The Catechism of the Catholic Church states four wondrous and beautiful reasons for the Word becoming flesh in paragraphs 456-460:
#1 “The Word became flesh for us in order to reconcile us with God” (CCC 457)
#2 “The Word became flesh so thus we might know God’s love” (CCC 458)
#3 “The Word became flesh to be our model for holiness” (CCC 459)
#4 “The Word became flesh to make us ‘partakers of the divine nature’” (CCC 460)
In Order to Reconcile Us with God
In the beginning, man and woman were in right relationship with God. Then the serpent came into the garden. He convinced the woman and man to disobey God’s command to not eat the fruit of the tree. The serpent convinced Eve to commit disobedience and pride and Eve convinced Adam to do the same. In this, the Original Sin, the relationship between God and man was ruptured. The chasm between them was infinite. Man could not breach it, and yet he was the one to cause the rupture. Only someone who was both man and yet somehow infinite could heal the breach. So the Word became flesh to reconcile the relationship between God and man and to save us from our sins. By his birth, death, and resurrection, Jesus Christ accomplished the restoration of man’s relationship with God.
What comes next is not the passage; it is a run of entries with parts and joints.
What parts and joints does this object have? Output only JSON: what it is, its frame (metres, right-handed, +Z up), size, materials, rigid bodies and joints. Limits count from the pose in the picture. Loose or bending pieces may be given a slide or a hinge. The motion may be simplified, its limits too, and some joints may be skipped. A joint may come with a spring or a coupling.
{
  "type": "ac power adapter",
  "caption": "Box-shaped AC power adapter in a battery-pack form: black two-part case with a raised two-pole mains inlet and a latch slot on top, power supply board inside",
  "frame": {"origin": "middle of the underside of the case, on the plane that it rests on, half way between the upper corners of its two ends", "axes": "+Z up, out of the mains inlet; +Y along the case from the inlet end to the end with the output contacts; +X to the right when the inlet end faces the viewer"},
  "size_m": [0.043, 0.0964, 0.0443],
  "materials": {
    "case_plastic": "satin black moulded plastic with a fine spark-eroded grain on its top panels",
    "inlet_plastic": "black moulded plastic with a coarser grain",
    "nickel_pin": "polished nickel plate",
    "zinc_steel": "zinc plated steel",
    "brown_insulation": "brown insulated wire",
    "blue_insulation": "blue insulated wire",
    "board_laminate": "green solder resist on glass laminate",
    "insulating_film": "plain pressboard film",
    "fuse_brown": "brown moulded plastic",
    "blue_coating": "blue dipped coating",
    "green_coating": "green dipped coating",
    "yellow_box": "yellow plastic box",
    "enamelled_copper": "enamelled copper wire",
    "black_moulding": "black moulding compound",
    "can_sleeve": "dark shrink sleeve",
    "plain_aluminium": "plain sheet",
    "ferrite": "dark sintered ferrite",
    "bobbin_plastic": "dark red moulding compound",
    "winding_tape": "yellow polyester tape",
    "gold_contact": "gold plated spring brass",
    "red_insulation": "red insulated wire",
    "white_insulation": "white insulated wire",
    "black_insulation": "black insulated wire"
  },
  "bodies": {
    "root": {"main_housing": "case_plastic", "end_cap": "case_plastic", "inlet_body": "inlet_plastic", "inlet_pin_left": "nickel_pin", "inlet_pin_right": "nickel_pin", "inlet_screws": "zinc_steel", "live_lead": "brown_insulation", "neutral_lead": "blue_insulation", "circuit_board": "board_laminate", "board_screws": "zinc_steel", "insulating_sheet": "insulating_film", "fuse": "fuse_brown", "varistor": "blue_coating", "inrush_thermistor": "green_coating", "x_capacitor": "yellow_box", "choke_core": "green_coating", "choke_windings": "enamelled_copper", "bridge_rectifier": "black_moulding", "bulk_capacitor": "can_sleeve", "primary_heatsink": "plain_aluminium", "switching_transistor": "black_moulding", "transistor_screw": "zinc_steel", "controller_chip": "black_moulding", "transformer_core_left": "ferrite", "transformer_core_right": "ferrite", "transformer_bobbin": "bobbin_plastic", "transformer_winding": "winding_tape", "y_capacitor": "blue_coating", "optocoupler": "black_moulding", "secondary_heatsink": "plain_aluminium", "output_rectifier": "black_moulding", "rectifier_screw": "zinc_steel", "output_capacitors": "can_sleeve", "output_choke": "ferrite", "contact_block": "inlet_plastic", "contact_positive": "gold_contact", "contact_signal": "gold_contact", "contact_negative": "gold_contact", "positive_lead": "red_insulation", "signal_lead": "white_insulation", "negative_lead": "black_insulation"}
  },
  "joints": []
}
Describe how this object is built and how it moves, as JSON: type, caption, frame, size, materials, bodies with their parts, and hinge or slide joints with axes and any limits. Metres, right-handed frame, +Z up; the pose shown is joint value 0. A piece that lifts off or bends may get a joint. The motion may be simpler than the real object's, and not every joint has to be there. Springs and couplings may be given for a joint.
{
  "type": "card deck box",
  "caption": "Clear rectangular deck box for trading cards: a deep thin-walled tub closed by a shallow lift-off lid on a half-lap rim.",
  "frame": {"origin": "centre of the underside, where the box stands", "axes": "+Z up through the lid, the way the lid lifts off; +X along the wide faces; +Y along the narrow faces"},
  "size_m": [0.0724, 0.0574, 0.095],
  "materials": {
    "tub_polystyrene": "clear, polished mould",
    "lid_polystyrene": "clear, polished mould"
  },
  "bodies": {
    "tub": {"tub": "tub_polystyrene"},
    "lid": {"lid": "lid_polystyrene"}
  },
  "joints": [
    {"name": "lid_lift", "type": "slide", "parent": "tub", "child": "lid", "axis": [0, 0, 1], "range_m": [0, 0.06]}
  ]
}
So Thus We Might Know God’s Love
God made himself known to his people throughout Salvation History in different ways – through speaking to his prophets, and through the written word. The establishment of his covenants with his Chosen People told them of his love for them. The Israelites knew of God’s love for them through the spoken and the written word. But then the Word fell silent. For about four hundred years before Christ’s birth there were no new prophets and no new prophecies. The Chosen People could only look back on the Word already spoken, on the deeds already done by the Lord. The Word became flesh so that he might be the love of God in the world, that those who know and believe in him might know the love of God. Jesus Christ came to preach the kingdom and to heal – to heal the sick in body, and above all, to heal the human soul. The Word is the living and breathing love of God, and he came that we might know the Father’s love for us and the promise of the Holy Spirit.
To Be Our Model for Holiness
Adam and Eve failed to be the models for humanity. They are models for what not to do. But the Word became flesh and became the New Adam – the New Man. He shows the way for how to interact with others in his preaching and in his deeds. First he modeled for the disciples how to heal the sick and cast out demons and then he commissioned them to do the same. He taught the multitudes and modeled for the apostles how to teach and minister to many so that they might do the same. In the books of the New Testament, the Gospel writers and apostles communicate how to follow him in holiness and righteousness. He ultimately models holiness through his sacrificial love in the Passion and Crucifixion and his tenderness in the Resurrection. He tells us to be “perfect as the heavenly Father is perfect” and he shows us the way to this perfection.
To Make Us Partakers of the Divine Nature
The Word took on a human nature to reconcile us with God. But he made it possible not only to be reconciled – he did not merely return us to our former state – he made it possible to become sons and daughters of God and to become partakers in his divine nature. Through communion with Jesus Christ, the Sacraments on earth, and forever in Heaven we are able to be adopted children of God.
The miracle of the Incarnation encompasses these bewildering truths: even though man caused the rupture, God wanted to be reconciled to us badly enough to take on his own created humanity; God loves us and wants us to know that love and love him in return; God desires our holiness and came to model what that looks like; God not only wants us to be his creatures but to be his sons and daughters, and he made this possible for us by sending his only begotten Son.
May we spend this Advent season meditating more and more on the bewildering joy of the Incarnation. May we come to a fuller understanding of our need for redemption. May we come to a deeper awareness of God’s love for us and come to love him more. May we spend time in the Sacred Scripture observing Jesus and imitating him in our lives. May we not take for granted our status of divine sonship through the Sacraments. May we remember why the Word became flesh and remember to proclaim the Good News to those we encounter by word and deed.